(TASK DETAILS)
Please set down exactly the lines of the listing below from the line containing "if empty is" through the line containing "return part_box(node)[1] / MM", both lines included, leaving out all other lines.

(DATA TO USE)

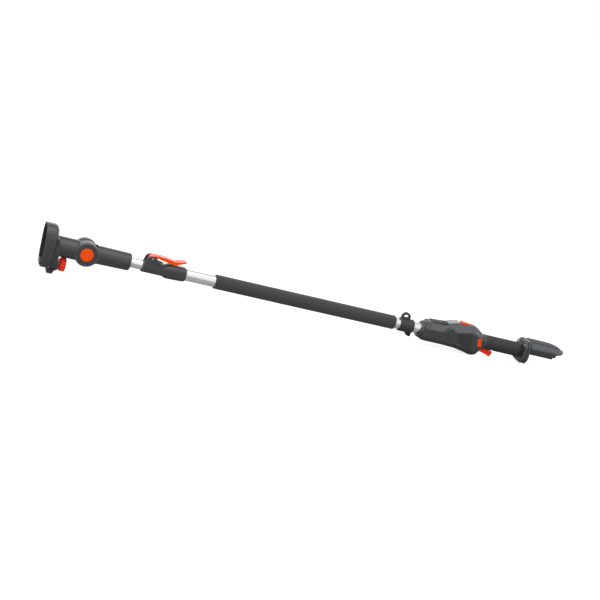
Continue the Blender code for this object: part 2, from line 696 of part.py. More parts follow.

==

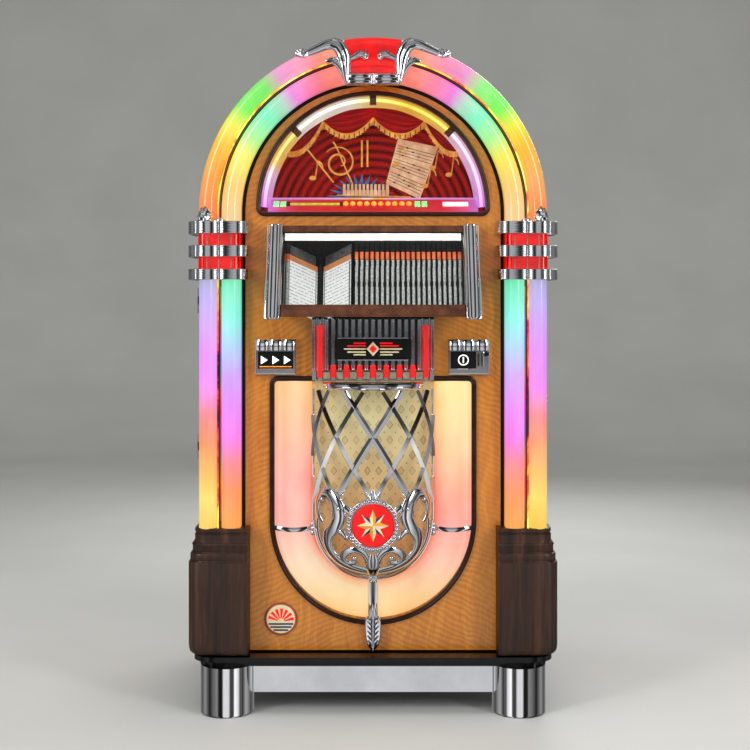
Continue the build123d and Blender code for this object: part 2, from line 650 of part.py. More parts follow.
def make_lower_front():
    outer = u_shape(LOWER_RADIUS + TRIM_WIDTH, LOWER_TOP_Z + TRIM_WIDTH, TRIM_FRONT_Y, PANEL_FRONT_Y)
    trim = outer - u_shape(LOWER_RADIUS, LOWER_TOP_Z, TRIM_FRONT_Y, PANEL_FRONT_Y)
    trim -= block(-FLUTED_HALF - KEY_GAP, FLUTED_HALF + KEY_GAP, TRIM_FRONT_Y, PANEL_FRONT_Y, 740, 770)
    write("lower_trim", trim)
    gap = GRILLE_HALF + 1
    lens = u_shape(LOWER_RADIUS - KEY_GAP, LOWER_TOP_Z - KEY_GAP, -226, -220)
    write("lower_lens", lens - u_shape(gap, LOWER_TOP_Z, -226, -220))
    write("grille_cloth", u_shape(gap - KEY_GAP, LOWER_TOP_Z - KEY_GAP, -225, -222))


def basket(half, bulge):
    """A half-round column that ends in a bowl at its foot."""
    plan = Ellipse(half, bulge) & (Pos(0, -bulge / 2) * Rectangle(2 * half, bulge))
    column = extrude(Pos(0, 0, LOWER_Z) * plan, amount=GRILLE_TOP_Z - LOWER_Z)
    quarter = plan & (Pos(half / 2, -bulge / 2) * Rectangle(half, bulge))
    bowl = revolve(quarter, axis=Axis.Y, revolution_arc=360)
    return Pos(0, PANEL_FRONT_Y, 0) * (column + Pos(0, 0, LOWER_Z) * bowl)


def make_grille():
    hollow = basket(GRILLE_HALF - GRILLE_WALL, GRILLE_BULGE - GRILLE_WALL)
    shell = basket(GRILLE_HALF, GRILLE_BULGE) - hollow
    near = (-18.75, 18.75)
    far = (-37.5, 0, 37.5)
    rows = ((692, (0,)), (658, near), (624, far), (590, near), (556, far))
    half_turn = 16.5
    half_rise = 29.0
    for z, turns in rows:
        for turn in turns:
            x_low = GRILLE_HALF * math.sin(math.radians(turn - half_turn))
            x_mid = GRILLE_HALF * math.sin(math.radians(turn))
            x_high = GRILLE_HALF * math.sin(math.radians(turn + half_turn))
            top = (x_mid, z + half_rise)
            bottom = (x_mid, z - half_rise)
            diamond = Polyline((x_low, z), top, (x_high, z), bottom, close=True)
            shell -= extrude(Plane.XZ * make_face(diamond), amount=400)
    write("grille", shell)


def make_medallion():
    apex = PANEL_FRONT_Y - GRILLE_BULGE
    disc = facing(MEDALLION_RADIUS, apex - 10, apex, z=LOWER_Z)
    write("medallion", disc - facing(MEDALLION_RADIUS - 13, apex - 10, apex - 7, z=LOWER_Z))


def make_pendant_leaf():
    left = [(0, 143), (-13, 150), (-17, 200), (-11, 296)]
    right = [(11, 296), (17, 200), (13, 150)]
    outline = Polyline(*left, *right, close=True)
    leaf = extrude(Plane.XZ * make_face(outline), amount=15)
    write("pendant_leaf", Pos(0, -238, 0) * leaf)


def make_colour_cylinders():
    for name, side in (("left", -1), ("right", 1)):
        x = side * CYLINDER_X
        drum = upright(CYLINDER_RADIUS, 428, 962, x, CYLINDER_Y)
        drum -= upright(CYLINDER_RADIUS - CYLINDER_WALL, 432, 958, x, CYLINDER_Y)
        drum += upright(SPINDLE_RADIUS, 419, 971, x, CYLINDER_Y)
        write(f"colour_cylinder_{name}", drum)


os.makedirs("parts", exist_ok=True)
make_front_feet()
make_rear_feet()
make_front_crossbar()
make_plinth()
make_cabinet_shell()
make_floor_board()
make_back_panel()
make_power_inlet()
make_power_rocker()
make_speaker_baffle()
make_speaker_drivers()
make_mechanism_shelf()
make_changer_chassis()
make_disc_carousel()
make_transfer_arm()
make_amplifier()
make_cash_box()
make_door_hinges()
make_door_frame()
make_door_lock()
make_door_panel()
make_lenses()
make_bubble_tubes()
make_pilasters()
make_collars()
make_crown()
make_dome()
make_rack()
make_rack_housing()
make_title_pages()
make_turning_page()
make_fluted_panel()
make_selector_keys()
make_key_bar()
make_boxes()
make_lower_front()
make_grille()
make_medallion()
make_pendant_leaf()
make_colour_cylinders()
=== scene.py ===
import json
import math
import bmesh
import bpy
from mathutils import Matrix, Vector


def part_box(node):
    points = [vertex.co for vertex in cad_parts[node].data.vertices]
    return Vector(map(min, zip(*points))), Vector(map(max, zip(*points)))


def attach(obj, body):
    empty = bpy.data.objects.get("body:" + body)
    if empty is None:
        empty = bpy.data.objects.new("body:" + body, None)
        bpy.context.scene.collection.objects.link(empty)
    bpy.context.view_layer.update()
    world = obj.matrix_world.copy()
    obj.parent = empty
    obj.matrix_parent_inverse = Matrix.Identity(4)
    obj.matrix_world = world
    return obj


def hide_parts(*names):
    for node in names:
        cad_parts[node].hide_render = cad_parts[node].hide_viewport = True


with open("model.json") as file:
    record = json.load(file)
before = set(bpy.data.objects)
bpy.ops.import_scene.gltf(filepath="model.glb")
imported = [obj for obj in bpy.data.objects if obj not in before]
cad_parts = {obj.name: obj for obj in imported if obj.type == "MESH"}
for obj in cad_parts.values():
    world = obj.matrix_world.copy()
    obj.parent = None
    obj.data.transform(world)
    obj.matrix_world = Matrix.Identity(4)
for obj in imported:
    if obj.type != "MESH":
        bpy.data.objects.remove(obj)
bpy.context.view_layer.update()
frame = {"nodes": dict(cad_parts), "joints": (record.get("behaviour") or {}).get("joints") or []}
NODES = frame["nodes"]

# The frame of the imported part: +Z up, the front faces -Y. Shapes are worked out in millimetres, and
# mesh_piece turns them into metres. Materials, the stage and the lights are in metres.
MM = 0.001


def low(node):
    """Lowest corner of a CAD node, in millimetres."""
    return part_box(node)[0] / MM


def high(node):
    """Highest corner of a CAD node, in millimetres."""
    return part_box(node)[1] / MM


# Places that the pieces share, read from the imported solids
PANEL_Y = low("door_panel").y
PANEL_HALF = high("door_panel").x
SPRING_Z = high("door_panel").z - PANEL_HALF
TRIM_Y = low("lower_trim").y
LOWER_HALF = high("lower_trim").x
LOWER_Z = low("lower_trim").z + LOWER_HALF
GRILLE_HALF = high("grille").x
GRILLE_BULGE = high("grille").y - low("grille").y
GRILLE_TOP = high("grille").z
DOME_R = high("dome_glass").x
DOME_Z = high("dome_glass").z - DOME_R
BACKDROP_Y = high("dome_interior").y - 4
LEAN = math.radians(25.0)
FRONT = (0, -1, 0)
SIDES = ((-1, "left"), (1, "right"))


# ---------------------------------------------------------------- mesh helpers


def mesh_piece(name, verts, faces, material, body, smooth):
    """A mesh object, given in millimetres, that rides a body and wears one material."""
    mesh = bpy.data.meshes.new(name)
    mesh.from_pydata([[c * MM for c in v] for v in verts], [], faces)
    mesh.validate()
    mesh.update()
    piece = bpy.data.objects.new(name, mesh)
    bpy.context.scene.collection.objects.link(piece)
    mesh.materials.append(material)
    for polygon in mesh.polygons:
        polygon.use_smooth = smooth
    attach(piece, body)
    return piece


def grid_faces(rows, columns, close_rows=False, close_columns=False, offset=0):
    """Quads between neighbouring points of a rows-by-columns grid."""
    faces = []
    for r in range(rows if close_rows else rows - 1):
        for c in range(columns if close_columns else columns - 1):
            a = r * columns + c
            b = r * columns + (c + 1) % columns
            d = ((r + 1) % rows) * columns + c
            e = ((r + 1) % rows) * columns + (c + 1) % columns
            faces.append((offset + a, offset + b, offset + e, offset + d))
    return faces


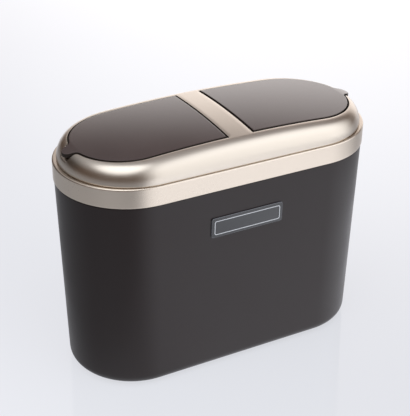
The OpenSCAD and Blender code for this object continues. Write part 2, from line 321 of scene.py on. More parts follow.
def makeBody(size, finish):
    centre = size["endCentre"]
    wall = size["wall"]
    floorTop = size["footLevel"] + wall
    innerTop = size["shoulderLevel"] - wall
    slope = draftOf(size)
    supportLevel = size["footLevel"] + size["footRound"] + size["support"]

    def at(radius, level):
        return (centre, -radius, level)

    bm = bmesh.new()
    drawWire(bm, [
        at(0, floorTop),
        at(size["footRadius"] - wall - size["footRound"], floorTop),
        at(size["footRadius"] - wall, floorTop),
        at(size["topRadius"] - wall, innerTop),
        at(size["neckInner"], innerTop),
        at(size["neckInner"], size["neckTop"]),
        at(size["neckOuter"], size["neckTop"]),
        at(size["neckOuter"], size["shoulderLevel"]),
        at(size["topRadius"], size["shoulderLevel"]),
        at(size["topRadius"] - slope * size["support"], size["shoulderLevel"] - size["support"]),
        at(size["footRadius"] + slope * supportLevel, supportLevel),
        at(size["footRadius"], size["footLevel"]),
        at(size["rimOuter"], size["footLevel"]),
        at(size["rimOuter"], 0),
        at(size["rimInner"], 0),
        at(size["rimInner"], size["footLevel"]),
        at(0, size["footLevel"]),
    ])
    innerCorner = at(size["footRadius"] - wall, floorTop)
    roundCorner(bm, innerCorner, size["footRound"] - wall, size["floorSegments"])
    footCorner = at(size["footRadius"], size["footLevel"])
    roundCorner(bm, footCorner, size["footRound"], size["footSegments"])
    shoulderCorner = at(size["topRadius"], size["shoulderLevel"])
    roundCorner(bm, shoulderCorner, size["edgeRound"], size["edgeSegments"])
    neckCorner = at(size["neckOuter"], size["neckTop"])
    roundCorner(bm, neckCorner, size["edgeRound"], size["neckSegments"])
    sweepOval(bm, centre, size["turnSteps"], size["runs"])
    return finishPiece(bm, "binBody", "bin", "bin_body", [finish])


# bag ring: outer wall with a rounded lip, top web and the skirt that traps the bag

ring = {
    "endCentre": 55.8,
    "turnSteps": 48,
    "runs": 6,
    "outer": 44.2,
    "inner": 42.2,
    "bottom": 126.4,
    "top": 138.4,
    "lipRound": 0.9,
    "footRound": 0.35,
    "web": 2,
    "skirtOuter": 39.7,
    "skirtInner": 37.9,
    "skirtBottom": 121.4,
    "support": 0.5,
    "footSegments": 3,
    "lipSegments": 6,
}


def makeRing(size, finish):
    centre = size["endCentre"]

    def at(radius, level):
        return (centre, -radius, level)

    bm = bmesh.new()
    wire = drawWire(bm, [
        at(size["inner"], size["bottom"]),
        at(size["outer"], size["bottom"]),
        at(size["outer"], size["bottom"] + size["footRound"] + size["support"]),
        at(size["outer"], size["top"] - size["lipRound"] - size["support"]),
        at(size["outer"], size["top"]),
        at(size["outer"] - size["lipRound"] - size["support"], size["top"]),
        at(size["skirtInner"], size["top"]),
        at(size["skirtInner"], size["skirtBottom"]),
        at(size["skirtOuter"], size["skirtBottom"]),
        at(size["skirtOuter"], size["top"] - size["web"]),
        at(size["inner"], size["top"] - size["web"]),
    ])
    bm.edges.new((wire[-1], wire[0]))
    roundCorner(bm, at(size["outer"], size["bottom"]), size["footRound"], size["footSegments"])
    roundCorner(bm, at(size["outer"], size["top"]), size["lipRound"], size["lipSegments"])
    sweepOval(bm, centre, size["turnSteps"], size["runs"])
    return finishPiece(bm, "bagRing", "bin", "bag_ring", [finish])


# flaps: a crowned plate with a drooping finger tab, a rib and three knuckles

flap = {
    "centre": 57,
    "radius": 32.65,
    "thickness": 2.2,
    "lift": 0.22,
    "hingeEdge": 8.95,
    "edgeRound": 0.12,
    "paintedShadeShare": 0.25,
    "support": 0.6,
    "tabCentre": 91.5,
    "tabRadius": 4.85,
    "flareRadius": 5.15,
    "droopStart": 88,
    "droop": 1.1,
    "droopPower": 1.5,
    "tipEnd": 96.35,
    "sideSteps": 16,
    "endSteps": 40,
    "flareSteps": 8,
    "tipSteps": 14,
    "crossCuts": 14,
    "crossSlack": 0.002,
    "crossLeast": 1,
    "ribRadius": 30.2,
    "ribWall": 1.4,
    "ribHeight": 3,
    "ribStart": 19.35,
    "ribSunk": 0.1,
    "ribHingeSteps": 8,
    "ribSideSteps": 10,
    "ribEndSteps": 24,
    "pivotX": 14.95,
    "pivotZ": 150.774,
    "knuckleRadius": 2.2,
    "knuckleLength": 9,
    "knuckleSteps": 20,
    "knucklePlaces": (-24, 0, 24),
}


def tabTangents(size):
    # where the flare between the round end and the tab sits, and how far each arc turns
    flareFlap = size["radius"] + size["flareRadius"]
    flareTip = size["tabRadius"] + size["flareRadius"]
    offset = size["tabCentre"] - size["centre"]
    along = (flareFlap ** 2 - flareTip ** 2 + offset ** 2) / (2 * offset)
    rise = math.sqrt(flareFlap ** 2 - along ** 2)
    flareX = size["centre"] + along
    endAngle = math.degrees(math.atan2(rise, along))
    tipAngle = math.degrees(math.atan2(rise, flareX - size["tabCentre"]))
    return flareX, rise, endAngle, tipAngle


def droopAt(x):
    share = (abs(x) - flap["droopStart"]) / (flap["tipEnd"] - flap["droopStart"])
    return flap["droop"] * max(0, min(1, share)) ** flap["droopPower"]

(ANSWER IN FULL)
    if empty is None:
        empty = bpy.data.objects.new("body:" + body, None)
        bpy.context.scene.collection.objects.link(empty)
    bpy.context.view_layer.update()
    world = obj.matrix_world.copy()
    obj.parent = empty
    obj.matrix_parent_inverse = Matrix.Identity(4)
    obj.matrix_world = world
    return obj


def hide_parts(*names):
    for node in names:
        cad_parts[node].hide_render = cad_parts[node].hide_viewport = True


with open("model.json") as file:
    record = json.load(file)
before = set(bpy.data.objects)
bpy.ops.import_scene.gltf(filepath="model.glb")
imported = [obj for obj in bpy.data.objects if obj not in before]
cad_parts = {obj.name: obj for obj in imported if obj.type == "MESH"}
for obj in cad_parts.values():
    world = obj.matrix_world.copy()
    obj.parent = None
    obj.data.transform(world)
    obj.matrix_world = Matrix.Identity(4)
for obj in imported:
    if obj.type != "MESH":
        bpy.data.objects.remove(obj)
bpy.context.view_layer.update()
frame = {"nodes": dict(cad_parts), "joints": (record.get("behaviour") or {}).get("joints") or []}
NODES = frame["nodes"]

# The frame of the imported part: +Z up, the front faces -Y. Shapes are worked out in millimetres, and
# mesh_piece turns them into metres. Materials, the stage and the lights are in metres.
MM = 0.001


def low(node):
    """Lowest corner of a CAD node, in millimetres."""
    return part_box(node)[0] / MM


def high(node):
    """Highest corner of a CAD node, in millimetres."""
    return part_box(node)[1] / MM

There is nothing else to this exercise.